Problem description:
Reproduce the first line and every line after it, exactly, through the one containing "lean_right = 36.8; // [10:0.1:45]". Leave out the rest.

Material for this exercise:
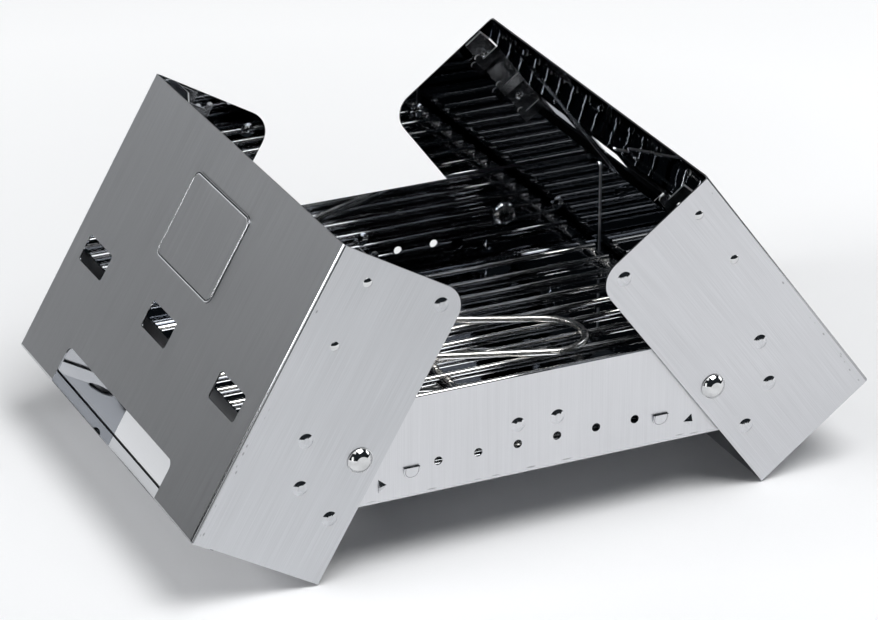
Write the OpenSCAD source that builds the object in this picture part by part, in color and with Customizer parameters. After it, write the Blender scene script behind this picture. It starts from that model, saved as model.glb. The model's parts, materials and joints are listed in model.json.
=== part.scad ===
// Folding charcoal grill: a fire tray carried between two swinging sheet shells.
// Each shell turns on two rivets, from upright, through the leaning stand, to flat over the tray.
// The modules of one shell work in that shell's own frame: X runs in from the end panel's outer
// face, Y across the grill with 0 in the middle, and Z up from the top of the bottom plate.
// The tray's modules have X and Y 0 in the middle of the tray and Z 0 at its underside.

/* [Sheet] */
// Thickness of the sheet steel
sheet = 0.8; // [0.6:0.1:1]
// Outside radius of the bends
bend_r = 1.8; // [1.4:0.1:3]

/* [Pose] */
// Lean of the left shell from upright, in degrees
lean_left = 30.2; // [10:0.1:45]
// Lean of the right shell from upright, in degrees
lean_right = 36.8; // [10:0.1:45]

/* [Shells] */
// Depth of the grill over the two wings of a shell
box_depth = 230; // [200:1:280]
// Height of a shell above its bottom plate
shell_h = 152; // [146:1:170]
// Width of a wing, from the end panel's outer face
wing_w = 71; // [68:1:80]
// Radius of the wing's top inner corner
wing_corner_r = 12; // [6:1:14]
// Width of the flange at the foot of the end panel
foot_flange = 11; // [8:0.5:14]
// Gap between that flange and the bottom plate
plate_gap = 2.5; // [1:0.5:4]
// How far that flange stays behind the wings' outer faces
flange_inset = 0.9; // [0.8:0.1:2]
// Height of the bottom plate's flanges inside the wings
plate_flange = 7; // [4:0.5:10]
// Diameter of the pressed feet in the bottom plate
foot_d = 14; // [8:1:20]
// Depth of the pressed feet
foot_press = 1.8; // [1:0.2:3]
// Distance of the pressed feet from the wings
foot_inset = 32; // [20:1:50]
// Distance of the pressed feet from the end panel's outer face
foot_x = 35; // [24:1:50]

/* [End panel] */
// Width of an air window
window_w = 30; // [20:1:40]
// Height of an air window
window_h = 14; // [8:1:18]
// Corner radius of an air window
window_r = 2; // [1:0.5:4]
// Middle of the air windows above the bottom plate
window_z = 61.4; // [50:0.1:70]
// Distance between the air windows
window_pitch = 85; // [60:1:90]
// Width of the notch at the foot of the end panel
notch_w = 137; // [100:1:160]
// Height of the notch
notch_h = 19.5; // [12:0.5:26]
// Corner radius of the notch
notch_r = 4; // [2:0.5:6]
// Width of the plain pressed plate
badge_w = 67; // [50:1:80]
// Height of the plain pressed plate
badge_h = 46; // [30:1:50]
// Corner radius of the plain pressed plate
badge_r = 5; // [3:0.5:8]
// Middle of the plain pressed plate below the shell's top edge
badge_drop = 43.6; // [40:0.1:48]
// How far the plain plate is pressed out
badge_press = 0.7; // [0.4:0.1:1]

/* [Pivots] */
// Distance of a pivot rivet from the wing's inner edge
pivot_in = 11; // [9:0.5:14]
// Height of a pivot rivet above the bottom plate
pivot_up = 62; // [60:0.5:64]
// Height of the pivot rivets above the tray's underside
pivot_z = 26.1; // [24:0.1:28]
// Diameter of the rivet's shank
pivot_d = 5; // [4:0.5:6]
// Radial clearance of the shank in the wing
running = 0.05; // [0.03:0.01:0.08]
// Diameter of the rivet's outer head
head_d = 12.5; // [10:0.5:15]
// Height of the rivet's outer head
head_h = 3; // [2:0.2:4]
// How much of the head's dome is pressed flat
head_flat = 0.7; // [0.2:0.1:1.2]
// Diameter of the rivet's formed inner head
collar_d = 12.6; // [10:0.2:14]
// Height of the formed inner head
collar_h = 2.4; // [1.6:0.2:3.2]
// Free gap beside each turning wing
side_play = 0.1; // [0.05:0.05:0.2]
// Gap between the shells' top edges when the grill is folded
fold_gap = 2; // [1:0.5:6]

/* [Tray] */
// Height of the tray's walls
tray_h = 50.8; // [44:0.2:54]
// Gap between a wing and the tray's wall
wing_gap = 1.6; // [1.5:0.1:2.4]
// Gap that the tray's corner keeps to the shells as they swing
swing_gap = 2.5; // [2:0.5:6]
// Width of the flanges folded inside the end walls
corner_flange = 12.5; // [8:0.5:16]
// Radius at the top of those flanges
flange_r = 3; // [1:0.5:5]

/* [Wall pattern] */
// Diameter of the draught holes
hole_d = 4.3; // [3:0.1:6]
// Number of draught holes in each long wall
hole_count = 6; // [2:1:8]
// Distance between the draught holes
hole_pitch = 20.3; // [14:0.1:22]
// Height of the draught holes above the tray's underside
hole_z = 16.2; // [13:0.1:20]
// Diameter of the spring dimples
dimple_d = 7.4; // [6:0.1:9]
// How far the spring dimples are pressed out
dimple_press = 1; // [0.6:0.05:1.3]
// How much of a dimple's dome is pressed flat
dimple_flat = 0.2; // [0.1:0.05:0.4]
// Distance of the stop dimples from a pivot
stop_r = 30.6; // [28:0.1:34]
// Distance of the fold dimples from the tray's middle
fold_stop_in = 10.2; // [8:0.1:14]
// Place along the tray of the half-moon tabs
moon_x = 64.3; // [62:0.1:68]
// Height of a half-moon tab's flat edge
moon_z = 16.1; // [14:0.1:20]
// Width of a half-moon tab
moon_w = 6.9; // [5:0.1:8]
// Height of a half-moon tab
moon_h = 5.6; // [4.5:0.1:7]
// How far a half-moon tab's flat edge is pressed out
moon_press = 1.35; // [0.9:0.05:1.4]
// Place along the tray of the triangular tabs' open sides
tri_x = 81; // [79:0.1:84]
// Height of the middle of the triangular tabs
tri_z = 9.4; // [8:0.1:14]
// Height of a triangular tab's open side
tri_h = 6.9; // [5:0.1:8]
// Width of a triangular tab
tri_w = 4.2; // [3:0.1:5]
// How far a triangular tab's open side is pressed out
tri_press = 1.35; // [0.9:0.05:1.4]

/* [Grate hooks] */
// Distance of the left brackets from the end panel's outer face
bracket_in_left = 14.7; // [12:0.1:16]
// Distance of the right brackets from the end panel's outer face
bracket_in_right = 9.2; // [6:0.1:16]
// Width of a bracket's base
bracket_w = 10.6; // [9:0.2:12]
// Height of a bracket
bracket_h = 53; // [50:1:56]
// How far a bracket's top stays below the wing's top edge
bracket_drop = 1; // [0.5:0.1:3]
// Length of the cut at the top corner of a bracket's flange
bracket_cut = 5; // [2:0.5:8]
// Depth of a bracket from the wing to the outer face of its hooks
bracket_depth = 15.2; // [10:0.2:18]
// Length of the seat between a hook's flange and its lip
seat_len = 9.8; // [7:0.2:11]
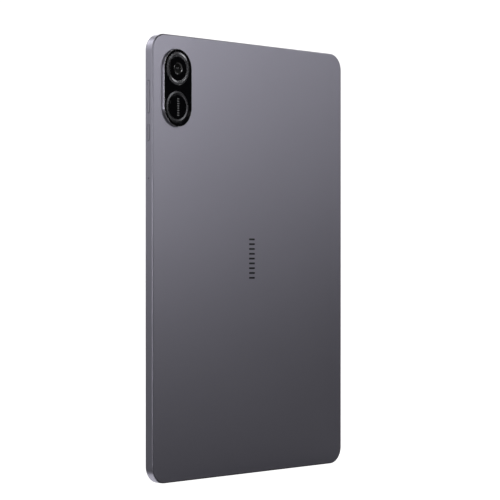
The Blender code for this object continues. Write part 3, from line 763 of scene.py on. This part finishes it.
def dress_frame():
    """Every CAD node gets its slot's finish. Those that pieces stand for are hidden already."""
    slots = {part["node"]: part["material_slot"] for part in frame["record"]["subparts"]}
    for name, obj in frame["nodes"].items():
        obj.data.materials.clear()
        obj.data.materials.append(FINISHES[slots[name]])


# The studio


def make_camera():
    """A long lens behind the tablet, on the keys' side, level with its middle."""
    data = bpy.data.cameras.new("camera")
    data.lens = 141.84
    data.shift_y = 0.0177
    data.clip_start = 0.05
    data.clip_end = 60
    camera = bpy.data.objects.new("camera", data)
    camera.location = (0.8785, 0.7931, 0.1284)
    camera.rotation_euler = (math.radians(90), 0, math.radians(132.015))
    bpy.context.scene.collection.objects.link(camera)
    bpy.context.scene.camera = camera


def softbox(name, place, aim, size, power):
    """A rectangular studio lamp that the camera itself doesn't see."""
    data = bpy.data.lights.new(name, "AREA")
    data.shape = "RECTANGLE"
    data.size, data.size_y = size
    data.energy = power
    lamp = bpy.data.objects.new(name, data)
    lamp.location = place
    lamp.rotation_euler = (Vector(aim) - Vector(place)).to_track_quat("-Z", "Y").to_euler()
    lamp.visible_camera = False
    bpy.context.scene.collection.objects.link(lamp)


# Lamps on a sphere round the tablet: degrees round from +X, degrees up, side in metres, power in watts
SOFTBOXES = {
    "side_long": (-65, 10, 0.3, 0.3),
    "side_middle": (-20, 10, 0.3, 0.55),
    "corner_low": (-40, 30, 0.3, 0.4),
    "corner_high": (-60, 48, 0.3, 0.8),
    "island_edge_low": (22, 2, 0.2, 0.6),
    "island_edge_high": (18, 18, 0.2, 0.25),
    "edge_near": (75, 10, 0.3, 0.1),
    "top_edge": (165, 38, 0.3, 0.5),
    "corner_arc": (51, 36, 0.3, 0.5),
    "corner_side": (-4, 43, 0.3, 0.3),
}

# Panels that the back mirrors: across, up, width, height and power. They leave dark what the island mirrors.
PANELS = {
    "back_beside_low": (-0.30, 0.16, 0.13, 0.16, 0.09),
    "back_beside": (-0.30, 0.32, 0.13, 0.16, 0.3),
    "back_above": (-0.30, 0.48, 0.13, 0.16, 0.23),
    "back_above_middle": (-0.43, 0.48, 0.13, 0.16, 0.16),
    "back_near_island": (-0.43, 0.16, 0.13, 0.16, 0.03),
    "back_top": (-0.56, 0.58, 0.13, 0.14, 0.06),
    "back_far": (-0.72, 0.25, 0.20, 0.20, 0.12),
    "back_far_above": (-0.755, 0.44, 0.26, 0.14, 0.18),
}


def make_lights():
    for name, (turn, rise, side, power) in SOFTBOXES.items():
        turn, rise = math.radians(turn), math.radians(rise)
        way = Vector((math.cos(rise) * math.cos(turn), math.cos(rise) * math.sin(turn), math.sin(rise)))
        softbox(name, STUDIO_MIDDLE + way * LAMP_DISTANCE, STUDIO_MIDDLE, (side, side), power)
    for name, (x, z, width, height, power) in PANELS.items():
        softbox(name, (x, PANEL_DISTANCE, z), (x, 0, z), (width, height), power)
    corner = Vector((0.077, -0.0165, 0.0001))
    softbox("corner_bounce", corner, corner + Vector((0, 0, 1)), (0.022, 0.035), 0.002)
    softbox("front_key", (-0.7, -1.2, 0.9), STUDIO_MIDDLE, (0.9, 0.7), 6.0)


def make_world():
    """White where the camera looks past the floor, and nearly black for everything else."""
    world = bpy.data.worlds.new("studio")
    world.use_nodes = True
    tree = world.node_tree
    background = tree.nodes["Background"]
    bpy.context.scene.world = world
    seen = node(tree, "LightPath").outputs["Is Camera Ray"]
    link(tree, between(tree, seen, 0.01, 1.1, 0, 1), background.inputs["Strength"])
    link(tree, (1, 1, 1, 1), background.inputs["Color"])


def make_floor():
    """A disc that is white to the camera and dark grey to everything else, so it throws little light up."""
    tool = bmesh.new()
    radius = 9.0
    profile = [(0, -0.02), (0, -0.0004)]
    sweep(tool, (0, 0, 0), "+Z", (radius, radius), radius, profile, 24)
    floor = make_object("studio_floor", tool)
    material, tree, shader = plain("studio_floor", 0.0, 0.9)
    grain = noise(tree, object_point(tree), 3.0)
    colour = blend_colours(tree, grain, (0.20, 0.20, 0.20), (0.22, 0.22, 0.22))
    link(tree, colour, shader.inputs["Base Color"])
    shader.inputs["Emission Color"].default_value = (1, 1, 1, 1)
    seen = node(tree, "LightPath").outputs["Is Camera Ray"]
    link(tree, between(tree, seen, 0.0, 1.1, 0, 1), shader.inputs["Emission Strength"])
    floor.data.materials.append(material)


make_camera()
make_case()
make_mark()
make_side()
make_island()
make_window()
make_rings()
make_lens()
make_dots()
make_screen()
make_bezel()
make_port()
dress_frame()
make_lights()
make_world()
make_floor()
bpy.context.scene.view_settings.view_transform = "Standard"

Written answer:
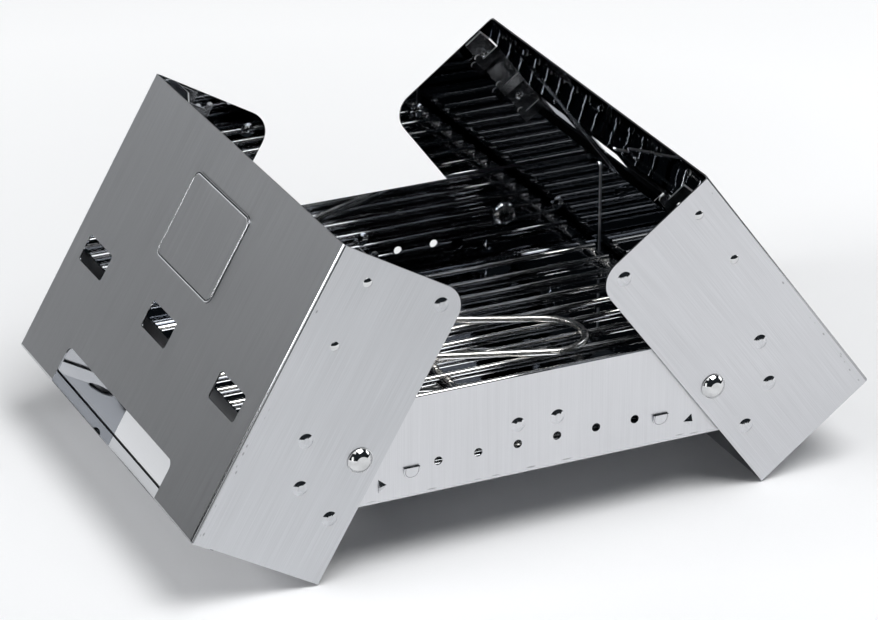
Write the OpenSCAD source that builds the object in this picture part by part, in color and with Customizer parameters. After it, write the Blender scene script behind this picture. It starts from that model, saved as model.glb. The model's parts, materials and joints are listed in model.json.
=== part.scad ===
// Folding charcoal grill: a fire tray carried between two swinging sheet shells.
// Each shell turns on two rivets, from upright, through the leaning stand, to flat over the tray.
// The modules of one shell work in that shell's own frame: X runs in from the end panel's outer
// face, Y across the grill with 0 in the middle, and Z up from the top of the bottom plate.
// The tray's modules have X and Y 0 in the middle of the tray and Z 0 at its underside.

/* [Sheet] */
// Thickness of the sheet steel
sheet = 0.8; // [0.6:0.1:1]
// Outside radius of the bends
bend_r = 1.8; // [1.4:0.1:3]

/* [Pose] */
// Lean of the left shell from upright, in degrees
lean_left = 30.2; // [10:0.1:45]
// Lean of the right shell from upright, in degrees
lean_right = 36.8; // [10:0.1:45]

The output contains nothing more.